The bidding for 4G mobile communication service licenses is to begin on Sept. 3, the National Communications Commission (NCC) said yesterday.
The government decided last year that it would release a total of 270MHz of radio frequencies in the 700MHz, 900MHz and 1,800MHz spectrums for 4G services.
Earlier this month, the commission confirmed it had received applications from seven bidders interested in acquiring 4G licenses. The bidders are: Chunghwa Telecom, Taiwan Mobile, Far EasTone Telecommunications (FET), Asia Pacific Telecom, Ambit Microsystems Corp and two other companies backed by Ting Hsin International Group and Shinkong Group.
Chunghwa, Taiwan Mobile and FET are the three dominant firms in the telecom service market.
Ambit is a member of the Hon Hai Group, also known as Foxconn Technology.
Ting Hsin is China’s largest instant noodle maker and the largest private shareholder in Taipei Financial Center Corp, which owns Taipei 101.
Shinkong Group has dabbled in the banking, retail and manufacturing sectors.

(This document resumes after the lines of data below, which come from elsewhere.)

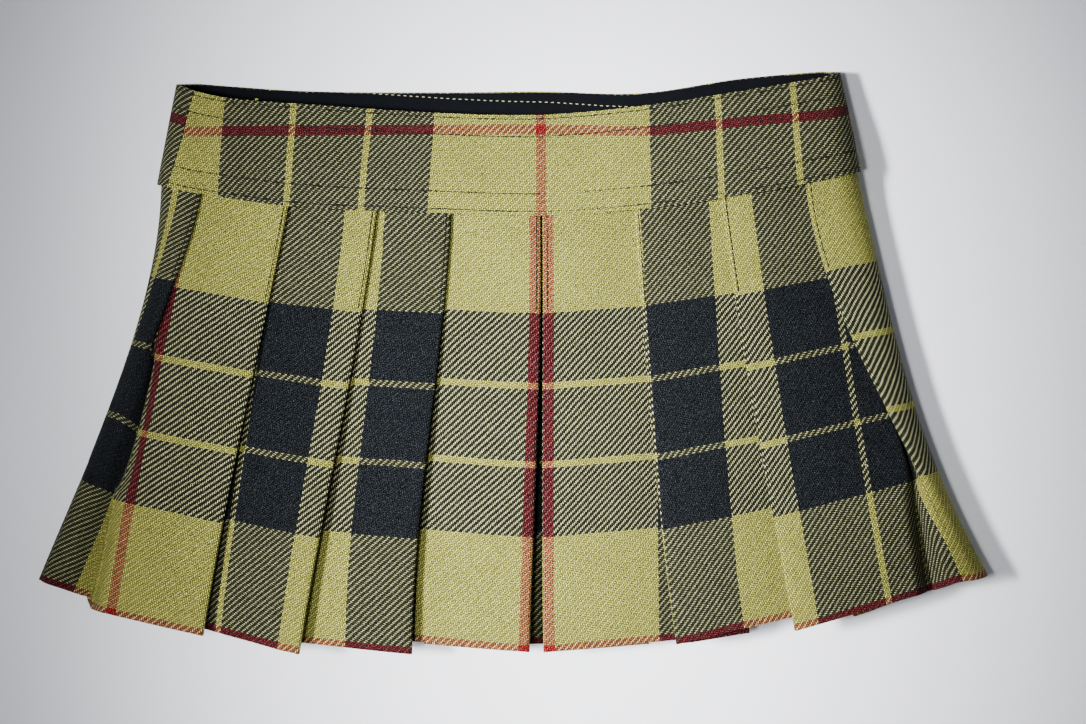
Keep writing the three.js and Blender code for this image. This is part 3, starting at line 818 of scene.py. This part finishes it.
def wool_twill():
    """Napped wool twill in the check."""
    material, n, shader = new_material("wool_twill")
    cloth = n.add("ShaderNodeUVMap", uv_map="cloth").outputs[0]
    place = n.add("ShaderNodeTexCoord").outputs["Object"]
    # The threads wander a little, at two sizes.
    for scale, reach in WANDER:
        wander = n.add("ShaderNodeTexNoise", {"Vector": place, "Scale": scale, "Detail": 1.0})
        shift = n.add("ShaderNodeVectorMath", {0: wander.outputs["Color"], 1: (0.5, 0.5, 0.5)},
                      operation="SUBTRACT")
        shift = n.add("ShaderNodeVectorMath", {0: shift.outputs[0], "Scale": reach}, operation="SCALE")
        cloth = n.add("ShaderNodeVectorMath", {0: cloth, 1: shift.outputs[0]}, operation="ADD").outputs[0]
    twill = group(n, TWILL, {"Cloth": cloth})
    (warp, warp_sheer), (weft, weft_sheer) = (
        group(n, CHECK_COLOURS, {"Place": twill.outputs[way]}).outputs
        for way in ("Warp place", "Weft place"))
    on_top = twill.outputs["Warp on top"]
    sheer = n.add("ShaderNodeMix", {"Factor": on_top, "A": weft_sheer, "B": warp_sheer},
                  data_type="FLOAT").outputs[0]
    relief = twill.outputs["Relief"]
    # the colour runs from the threads' own down to the painted shade between them as the relief falls
    colour = group(n, NAP_AND_PAINTED_SHADE, {"Top": n.mix(on_top, weft, warp), "Under": n.mix(on_top, warp, weft),
                            "Relief": n.math("POWER", relief, PAINTED_SHADE_REACH), "Sheer": sheer}).outputs[0]
    # Painted light and shade: each thread is painted lighter on its crown and darker at its edges, and the
    # warp, which stands proud of the weft, is painted lighter than it, so the twill shows in plain areas too.
    shade = n.math("MULTIPLY", n.math("MULTIPLY_ADD", relief, PAINTED_CROWN_LIGHT, 0.0),
                   n.math("MULTIPLY_ADD", on_top, PAINTED_WARP_EXTRA_LIGHT, PAINTED_WEFT_LIGHT))
    yarn = n.math("MULTIPLY_ADD", twill.outputs["Yarn"], YARN_SPREAD, 1 - YARN_SPREAD / 2)
    patch = n.add("ShaderNodeTexNoise", {"Vector": place, "Scale": 45.0, "Detail": 3.0}).outputs[0]
    patch = n.math("MULTIPLY_ADD", patch, PATCH_SPREAD, 1 - PATCH_SPREAD / 2)
    fuzz = n.add("ShaderNodeTexNoise", {"Vector": place, "Scale": 2200.0, "Detail": 2.0}).outputs[0]
    nap = n.math("MAXIMUM", n.math("MULTIPLY_ADD", fuzz, FIBRE_ENDS, -FIBRE_ENDS / 2), 0.0)
    fuzz = n.math("MAXIMUM", n.math("MULTIPLY_ADD", fuzz, 2.4, -0.2), 0.1)
    # the painted light and shade of the threads, times the random tone of yarn, patches and fuzz
    value = n.math("MULTIPLY", n.math("MULTIPLY", shade, yarn), n.math("MULTIPLY", patch, fuzz))
    value = n.add("ShaderNodeCombineXYZ", {0: value, 1: value, 2: value}).outputs[0]
    colour = n.mix(1.0, colour, value, "MULTIPLY")
    nap = n.add("ShaderNodeCombineXYZ", {0: nap, 1: nap, 2: nap}).outputs[0]
    colour = n.mix(1.0, colour, nap, "ADD")  # pale ends of fibre, which show on the navy
    n.tree.links.new(colour, shader.inputs["Base Color"])
    height = n.math("ADD", relief, n.math("MULTIPLY", fuzz, 0.25))
    bump = n.add("ShaderNodeBump", {"Height": height, "Strength": 0.8, "Distance": 0.00025})
    n.tree.links.new(bump.outputs[0], shader.inputs["Normal"])
    set_finish(shader, roughness=0.85, specular=0.05, sheen=0.008, sheen_roughness=0.45)
    return material


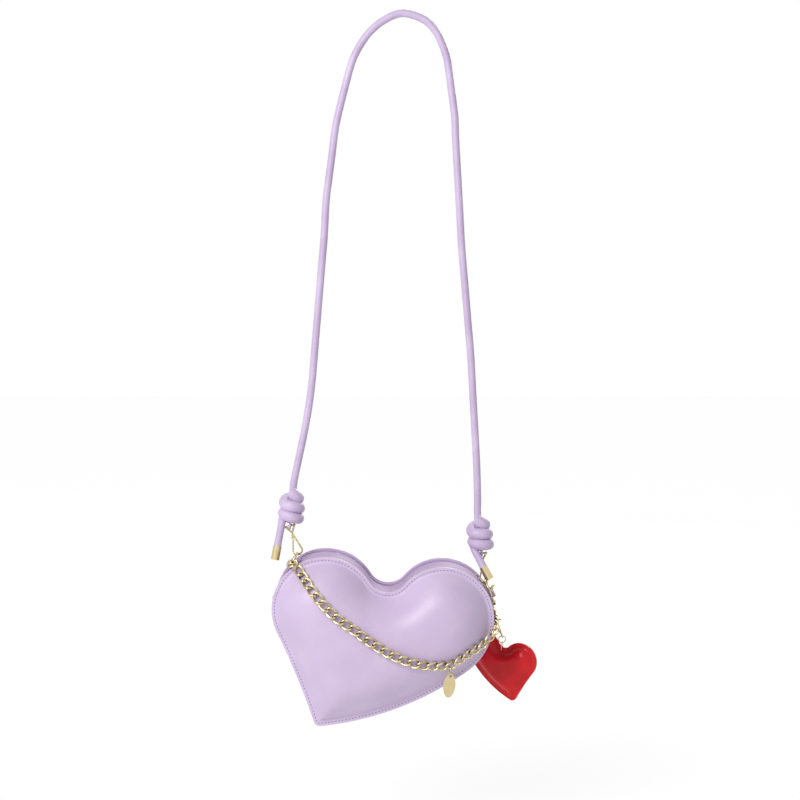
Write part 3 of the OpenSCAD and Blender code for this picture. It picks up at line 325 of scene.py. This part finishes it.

To ensure that the 4G bidding process is executed in a fair and just manner, the commission allowed the media to inspect the bidding rooms assigned to each bidder yesterday.

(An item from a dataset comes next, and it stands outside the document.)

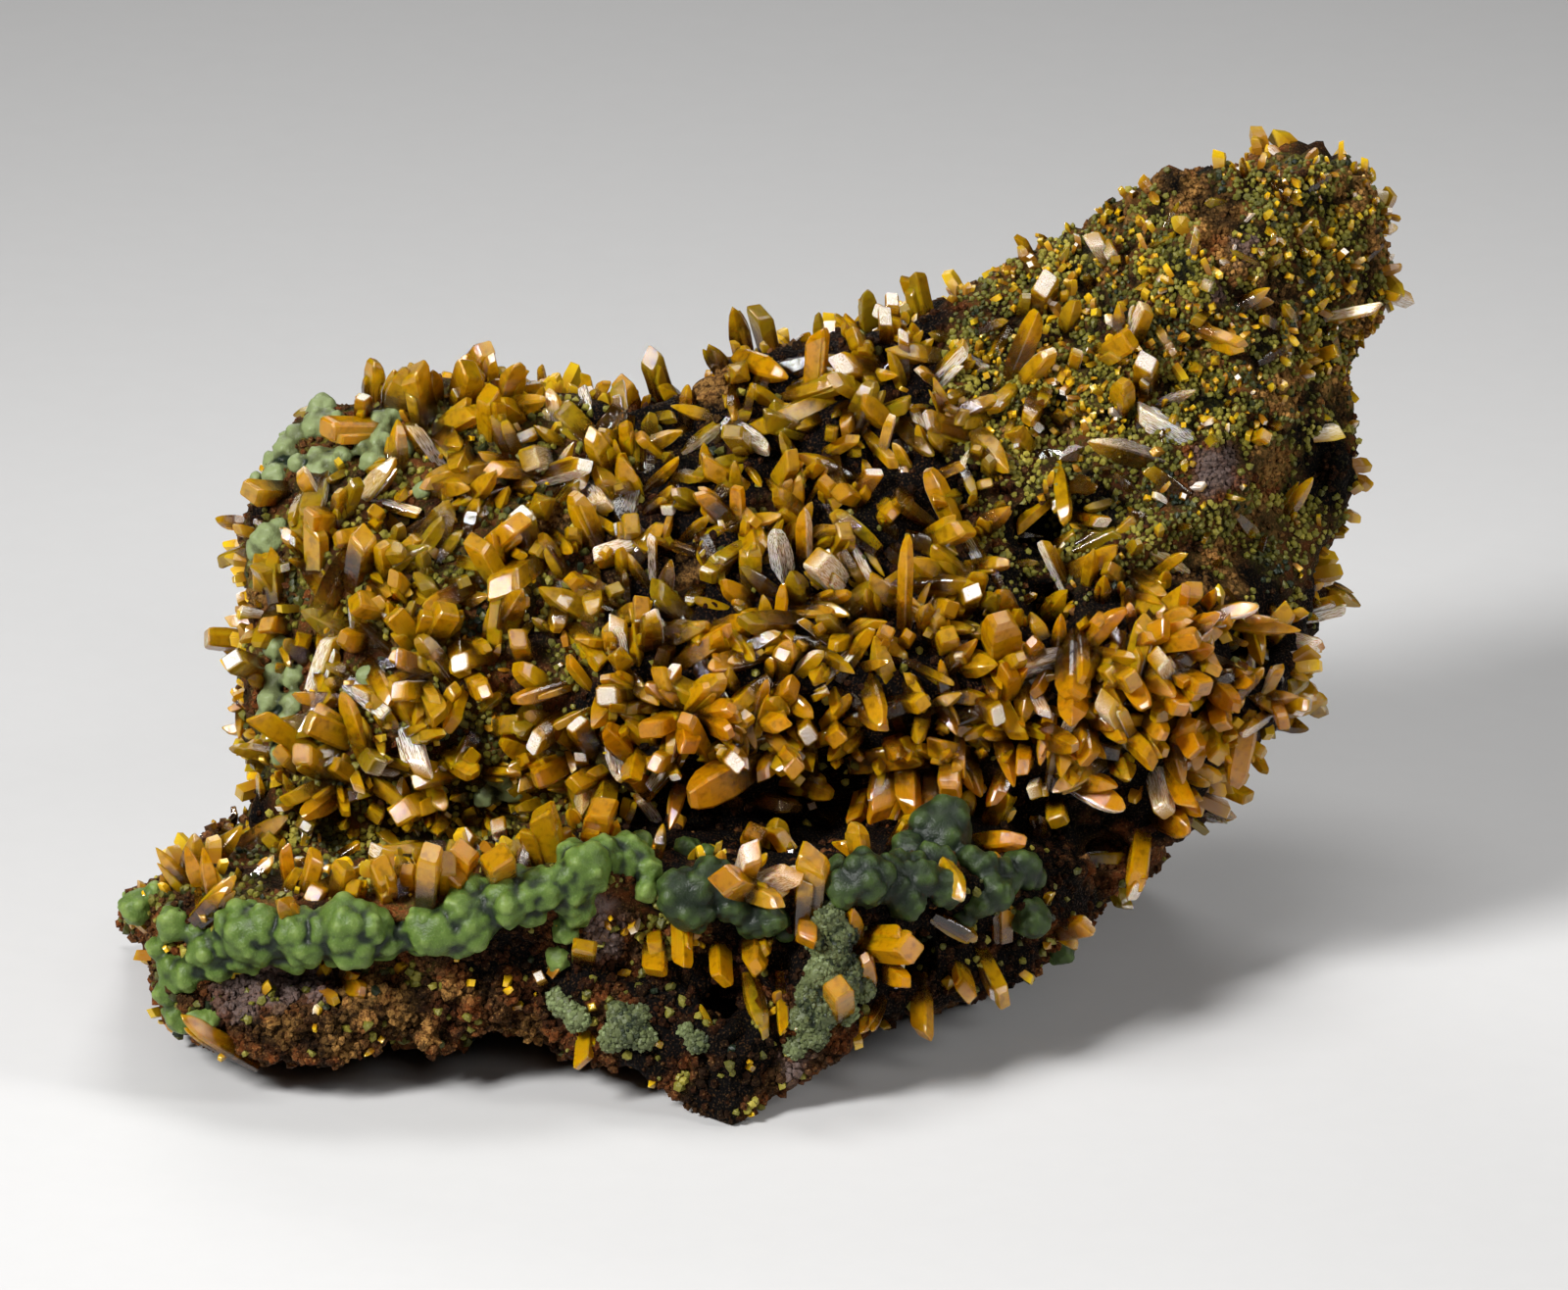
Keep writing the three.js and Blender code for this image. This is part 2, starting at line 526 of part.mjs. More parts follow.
function bead(surface, row, grow) {
  const [x, y, radius] = row;
  const seat = seatedPlace(surface, x, y);
  const size = radius * GRID_STEP + grow;
  const centre = onFace(x, y, seat.depth - size * BEAD_STAND);
  return faceted(centre, size * BEAD_SPREAD, size * BEAD_SPREAD, size * BEAD_THICKNESS);
}

// The bed of a rim: a six-sided bar that follows its route along the ledge's edge.
function rimBed(surface, route, grow) {
  const halfHeight = RIM_BED_HALF_HEIGHT * GRID_STEP + grow;
  const halfDepth = RIM_BED_HALF_DEPTH * GRID_STEP + grow;
  const middles = route.map(([x, y]) => onFace(x, y, seatedPlace(surface, x, y).depth));
  const rings = middles.map((middle) => {
    return Array.from({ length: RIM_BED_SIDES }, (_, side) => {
      const angle = (side / RIM_BED_SIDES) * Math.PI * 2;
      const offset = new THREE.Vector3(0, -Math.cos(angle) * halfDepth, Math.sin(angle) * halfHeight);
      return middle.clone().add(offset);
    });
  });
  const reach = new THREE.Vector3(halfDepth, 0, 0);
  const [first, last] = [middles[0].clone().sub(reach), middles.at(-1).clone().add(reach)];
  return solidFrom(ringedBody(first, rings, last));
}

// A prism over a region of the face, from in front of it down to a depth.
function regionPrism(corners, reach, grow) {
  const points = corners.map(([x, y]) => {
    const place = onFace(x, y, 0);
    return new THREE.Vector2(place.x, place.z);
  });
  const middle = points.reduce((sum, point) => sum.add(point), new THREE.Vector2());
  middle.divideScalar(points.length);
  const pushed = points.map((point) => {
    const away = point.clone().sub(middle).normalize();
    return point.clone().addScaledVector(away, grow * REGION_GROWTH);
  });
  const prism = new THREE.ExtrudeGeometry(new THREE.Shape(pushed), {
    depth: reach - GRID_FRONT,
    bevelEnabled: false,
  });
  prism.rotateX(Math.PI / 2);
  prism.translate(0, reach, 0);
  return solidFrom(prism);
}

function dressed(name, solid, look) {
  const material = new THREE.MeshStandardMaterial({ ...look, metalness: 0, flatShading: true });
  const mesh = new THREE.Mesh(geometryFrom(solid), material);
  mesh.name = name;
  return mesh;
}

function specimen() {
  const base = aboveBase();
  const bareSurface = depthFinder(bodyShell(0).add(ledgeBar(0)));
  const rock = mainPiece(limonite(0, bareSurface).intersect(base));
  const mantle = limonite(MANTLE, bareSurface);
  const surface = depthFinder(rock);
  const taken = [limonite(JOINT_GAP, bareSurface)];
  const face = new THREE.Group();
  face.add(dressed('limonite_matrix', rock, LIMONITE_LOOK));

  // What grows together, on a crust over its region if it has one, cut clear of the rest.
  const addGrowth = (name, region, growths, look) => {
    const raw = (grow) => {
      const skin = region ? [mantle.intersect(regionPrism(region, DRUSE_REACH, grow))] : [];
      return join([...skin, ...growths.map((growth) => growth(grow))]);
    };
    const solid = taken.reduce((left, cutter) => left.subtract(cutter), raw(0)).intersect(base);
    face.add(dressed(name, mainPiece(solid), look));
    taken.push(raw(JOINT_GAP));
  };
  const beads = (rows) => rows.map((row) => (grow) => bead(surface, row, grow));
  const crystals = (rows) => rows.map((row) => (grow) => crystal(surface, row, grow));
  const bed = (route) => (grow) => rimBed(surface, route, grow);

  LEDGE_CRYSTALS.forEach((row, index) => {
    const name = `ledge_crystal_${String(index + 1).padStart(2, '0')}`;
    addGrowth(name, null, crystals([row]), WULFENITE_LOOK);
  });
  const { upperLeft, leftFace, mainFace, horn, rightFace } = CRUST_REGIONS;
  const rimLeft = [bed(RIM_LEFT_BED), ...beads(RIM_LEFT_BEADS)];
  const rimRight = [bed(RIM_RIGHT_BED), ...beads(RIM_RIGHT_BEADS)];
  addGrowth('main_face_druse', mainFace, crystals(MAIN_FACE_CRYSTALS), WULFENITE_LOOK);
  addGrowth('left_face_druse', leftFace, crystals(LEFT_FACE_CRYSTALS), WULFENITE_LOOK);
  addGrowth('right_face_druse', rightFace, crystals(RIGHT_FACE_CRYSTALS), WULFENITE_LOOK);
  addGrowth('horn_druse', horn, crystals(HORN_CRYSTALS), WULFENITE_LOOK);
  addGrowth('mimetite_rim_left', null, rimLeft, MIMETITE_LOOK);
  addGrowth('mimetite_rim_right', null, rimRight, MIMETITE_LOOK);
  addGrowth('mimetite_ridge', null, beads(RIDGE_BEADS), MIMETITE_LOOK);
  addGrowth('mimetite_upper_left', upperLeft, beads(UPPER_LEFT_BEADS), MIMETITE_LOOK);
  addGrowth('mimetite_knob', null, beads(KNOB_BEADS), MIMETITE_LOOK);
  face.rotation.x = -LEAN;
  return face;
}

// The origin is under the middle of the whole, on the plane that it stands on.
const part = new THREE.Group();
const face = specimen();
part.add(face);
part.updateMatrixWorld(true);
const box = new THREE.Box3().setFromObject(part, true);
face.position.set(-(box.min.x + box.max.x) / 2, -(box.min.y + box.max.y) / 2, -box.min.z);

export default part;
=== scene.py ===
"""Dresses a wulfenite specimen: limonite rock, mimetite beads, wulfenite crystals and a stage."""

import itertools
import math
import random

import bmesh
import bpy
import numpy as np
from bpy.props import FloatProperty, FloatVectorProperty, IntProperty, PointerProperty
from mathutils import Matrix, Vector, noise
from mathutils.bvhtree import BVHTree


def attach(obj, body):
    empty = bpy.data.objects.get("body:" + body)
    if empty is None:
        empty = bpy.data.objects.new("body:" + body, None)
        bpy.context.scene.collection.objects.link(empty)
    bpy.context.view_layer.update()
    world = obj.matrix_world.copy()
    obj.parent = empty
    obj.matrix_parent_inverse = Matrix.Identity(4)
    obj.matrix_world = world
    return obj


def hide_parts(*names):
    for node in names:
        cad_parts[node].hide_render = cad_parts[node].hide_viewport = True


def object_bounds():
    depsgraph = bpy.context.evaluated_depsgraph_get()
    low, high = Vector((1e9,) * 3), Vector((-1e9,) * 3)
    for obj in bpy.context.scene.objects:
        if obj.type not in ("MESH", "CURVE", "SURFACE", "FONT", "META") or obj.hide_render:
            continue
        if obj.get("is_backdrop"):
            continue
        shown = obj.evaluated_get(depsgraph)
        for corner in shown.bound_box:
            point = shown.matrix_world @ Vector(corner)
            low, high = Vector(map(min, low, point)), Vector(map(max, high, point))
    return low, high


bl_info = {
    "name": "Wulfenite specimen",
    "version": (1, 0, 0),
    "blender": (4, 5, 0),
    "location": "View3D > Sidebar > Specimen",
    "description": "Limonite, mimetite and wulfenite grown around the specimen's solid model",
    "category": "Object",
}

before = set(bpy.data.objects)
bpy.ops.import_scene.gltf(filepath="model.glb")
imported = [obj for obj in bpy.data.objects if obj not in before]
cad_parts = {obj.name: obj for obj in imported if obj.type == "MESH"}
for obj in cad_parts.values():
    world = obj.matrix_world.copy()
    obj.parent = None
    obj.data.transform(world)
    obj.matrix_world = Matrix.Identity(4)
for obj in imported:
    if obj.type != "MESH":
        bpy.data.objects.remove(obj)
CAD_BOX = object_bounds()

MM = 0.001

# The face grid: places on the specimen's leaning face, in tenths of a millimetre, x to the right
# and y down, as on the solid model. Depth runs into the face.
GRID_STEP = 0.1 * MM
GRID_ZERO_X, GRID_ZERO_Y = 775, 1160
LEAN = math.radians(20)
INTO_FACE = Vector((0.0, math.cos(LEAN), -math.sin(LEAN)))
UP_FACE = Vector((0.0, math.sin(LEAN), math.cos(LEAN)))
FACE_SHIFT = Vector((0.7115, -50.3294, 0.0)) * MM
SIGHT_START = -60 * MM
# A place that has no rock behind it moves towards the hub in small steps.
HUB_X, HUB_Y = 775, 680
SEAT_TRIES, SEAT_STEP = 30, 0.015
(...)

Each room is equipped with three computers to enter bids. Representatives of the companies are not allowed to bring their mobile phones into the rooms and can only use three landlines installed in the room to communicate with their firms or to contact commission staff if they experience any technical issues.
To prevent bidders from striking under-the-table deals during the auction, the rooms are arranged so that the representatives cannot see what the others are doing.
The commission will provide meals, water and stationery supplies to the bidding personnel. It has also established a surveillance system to monitor and record the situations in the rooms.
Tsai Kuo-tung (蔡國棟), a specialist with the commission’s competitive policy division, said 10 auction rounds would be held each day.
If there is no winning bid by the end of the day, the auction would continue the next day, he said.
According to Tsai, the bidding for 3G licenses lasted for 19 days.
Tsai also said that a bid would be considered invalid if it exceeds the cap for radio frequencies that each bidder is allowed or falls below the minimum bidding price. Those who place invalid bids would lose their right to bid, he said.
A bidder would also waive that right by skipping a round without permission or by withdrawing altogether, and will be disqualified if they waive the right to bid four times, Tsai added.